Santner is not a big tweaker of the ball. His strength is in his smart lengths. He judges the pitch, and the best pace for each surface, as he did against India, and varies his lengths accordingly. He has a good arm ball, and if he can float it at different speeds, he might make the English batsman think twice.

"Over here, there is a not a lot of spin, especially for a finger spinner, so my role through the middle is to build pressure and try and get wickets that way," Santner told ESPNcricinfo on Friday.

But, as mentioned before, the English batsmen like Santner. His most expensive figures at the World Cup came against them during the group phase, when he finished with 1 for 65, having bowled the first over of the match in which he conceded five runs.

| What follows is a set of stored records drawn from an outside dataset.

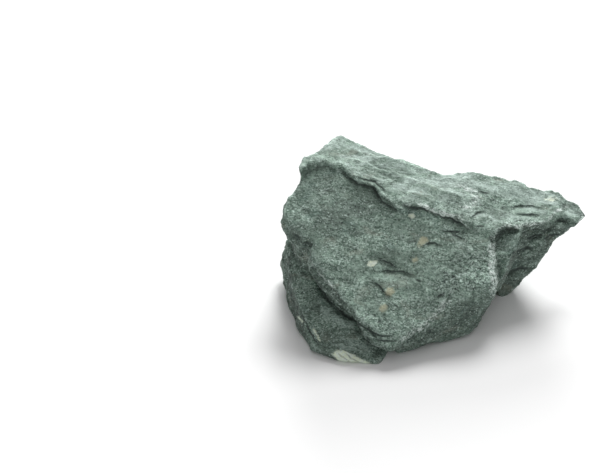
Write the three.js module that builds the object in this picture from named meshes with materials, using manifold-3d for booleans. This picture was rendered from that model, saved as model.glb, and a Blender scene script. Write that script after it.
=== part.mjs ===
// A rough green slate stone, as it was split from the quarry face: one solid.
// Millimetres, +Z up, +X along the stone's length, the viewer's side towards -Y.
// The origin is the middle of the bounding box at the level the stone stands on.
//
// The corners are given in a drawing frame whose zero is under the front of the stone.
// The stone is joined from convex blocks, for its masses, and from slate layers: each layer
// is a slab cut to a jagged outline, so its broken edge overhangs what lies below it.
import * as THREE from "three";
import { ConvexGeometry } from "three/addons/geometries/ConvexGeometry.js";
import { ImprovedNoise } from "three/addons/math/ImprovedNoise.js";
import { mergeVertices } from "three/addons/utils/BufferGeometryUtils.js";
import Module from "manifold-3d";

const wasm = await Module();
wasm.setup();

// Driving dimensions
const LENGTH = 230; // from the left flank to the tip of the beak
const LONGEST_EDGE = 10; // of the triangles that carry the broken surface
const WORN_FOOT = 2.2; // what is lower than this is worn flat where the stone stands
const SPLIT_DIP = 26; // degrees that the slate layers dip towards the viewer
const SPLIT_TILT = -5; // degrees that they drop to the right
const LAYER = 15; // thickness of the slate layers whose ends show at the sides
const LEDGE = 6; // how far one layer may reach past the next, a third of a length from the middle
const BROAD_WAVE = 62; // length of the broad swells of the broken surface
const BROAD_SWING = 2.6; // and how far they move it
const FINE_WAVE = 21; // length of its small dents
const FINE_SWING = 1.5; // and how far they move it
const TOP_LAYER = { front: 9, thinnest: 4, left: 80, thickest: 13 }; // along Y
const REAR_LAYER = { step: -36, thickest: 14, tip: 117, thinnest: 4 }; // along X

// Broad planes that the stone split along: a point on each, its dip and its tilt
const lowFace = plane([-34.8, 8.7, 16], 34, -5);
const highFace = plane([-24.6, 63.1, 51.8], 27, -5);
const rearLeftFace = plane([-25.4, 100.9, 75.6], 14, -12.3);
const rearRightFace = plane([0.8, 102.8, 72.8], 16, -9);

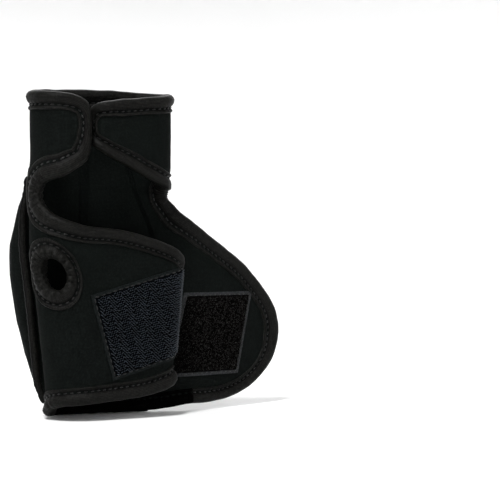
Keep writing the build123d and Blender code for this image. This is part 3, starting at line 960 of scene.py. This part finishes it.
def tape_slab(name, place, span, thickness, material, slot, step=1.0, inset=0.0):
    """A flat layer of tape with two faces: span(q) is where it starts and ends at a height q across it."""
    q = np.linspace(inset, TAPE_W - inset, int(TAPE_W / step) + 1)
    start, end = span(q, inset)
    share = np.linspace(0, 1, int((end - start).max() / step) + 1)
    pp = start[:, None] + share[None, :] * (end - start)[:, None]
    qq = np.broadcast_to(q[:, None], pp.shape)
    top = place(pp, qq, thickness(pp, qq)).reshape(-1, 3)
    bottom = place(pp, qq, 0 * pp - 0.3).reshape(-1, 3)
    faces = layer_faces(grid_faces(*pp.shape), pp.size)
    uv = np.stack([pp, qq], -1).reshape(-1, 2)
    return make_piece(name, np.vstack([top, bottom]), faces, material, slot, np.vstack([uv, uv]))


def tubes(paths, radius, sides=4):
    """Thin round fibres along many short paths, given as an array of paths of points."""
    count, steps, _ = paths.shape
    ahead = np.gradient(paths, axis=1)
    ahead /= np.linalg.norm(ahead, axis=2, keepdims=True) + 1e-9
    guide = np.where(np.abs(ahead[..., 2:3]) > 0.8, [1.0, 0, 0], [0, 0, 1.0])
    one = np.cross(ahead, guide)
    one /= np.linalg.norm(one, axis=2, keepdims=True)
    two = np.cross(ahead, one)
    w = round_turn(sides)
    ring = one[:, :, None, :] * np.cos(w)[:, None] + two[:, :, None, :] * np.sin(w)[:, None]
    points = (paths[:, :, None, :] + radius * ring).reshape(-1, 3)
    single = capped_faces(steps, sides)
    faces = [[i + k * steps * sides for i in f] for k in range(count) for f in single]
    return points, faces


def tape_stitches(name, place, length_of, level, border, chosen):
    """Stitches round a tape, a little inside its border. chosen(p, q) says which are made."""
    dash, faces = capsule(2.3, 0.8, 0.55)
    low, high = border, TAPE_W - border
    ends = [(length_of(q) - border, q) for q in (low, high)]
    corners = [(border, low), *ends, (border, high)]
    parts = []
    for (p0, q0), (p1, q1) in zip(corners, corners[1:] + corners[:1]):
        run = math.hypot(p1 - p0, q1 - q0)
        count = int(run / STITCH_PITCH)
        cp, cq = (p1 - p0) / run, (q1 - q0) / run
        for k in range(count):
            at = (k + 0.5) * run / count
            if chosen(p0 + cp * at, q0 + cq * at):
                t = at + dash[:, 0]
                p, q = p0 + cp * t - cq * dash[:, 1], q0 + cq * t + cp * dash[:, 1]
                parts.append((place(p, q, level + dash[:, 2]), faces))
    return make_piece(name, *gather_parts(parts), thread, "thread")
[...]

He knows England might target him, but spots an opportunity there. "It can go one or two ways. That means you are always in the game rather them trying to block it out," he said. "It is a going to be a tough test. The role of spinner is bring your length back, bowl in to the wicket, rather than overpitch. Spinners get hurt when they overpitched, especially to Jason Roy, who can hit it 30 rows back. On smallish grounds, you have got to be real, real tough with your length."

It is not just Roy. Jonny Bairstow, Joe Root, Morgan, Ben Stokes and Jos Buttler all play spin well, and run well. When not trying to smash it, they would look to manoeuvre the ball into the gaps and rotate strike and build pressure.

It's a bit like T20 cricket, and Santner admitted that he would make use of the experience of bowling in the IPL recently, where the pressure is constant across the 24 deliveries. "If you can build pressure, build dots in those shorter formats… the way England play it is a bit like that," he agreed. "So if you get a couple of dots and you are thinking, 'Hey, what's he gonna do? Is he going to charge? What's my best to ball to get hit for one even, rather than going for a six or a four.'"

It is this understanding of not just his own game but the game itself, how to be smart in different match situations, that Stead feels makes Santner stand out. "He is a special bowler for us," Stead said on Friday. "He has got really good control of line and length. His ability in T20 cricket helps him in 50-overs cricket as well: being able to defend himself when people come after him."

On Sunday, at Lord's, Santner and his team-mates will get live their schoolboy dream of playing the World Cup final. Santner is not nervous. He knows his role well - honest defence; keep it tight, build pressure.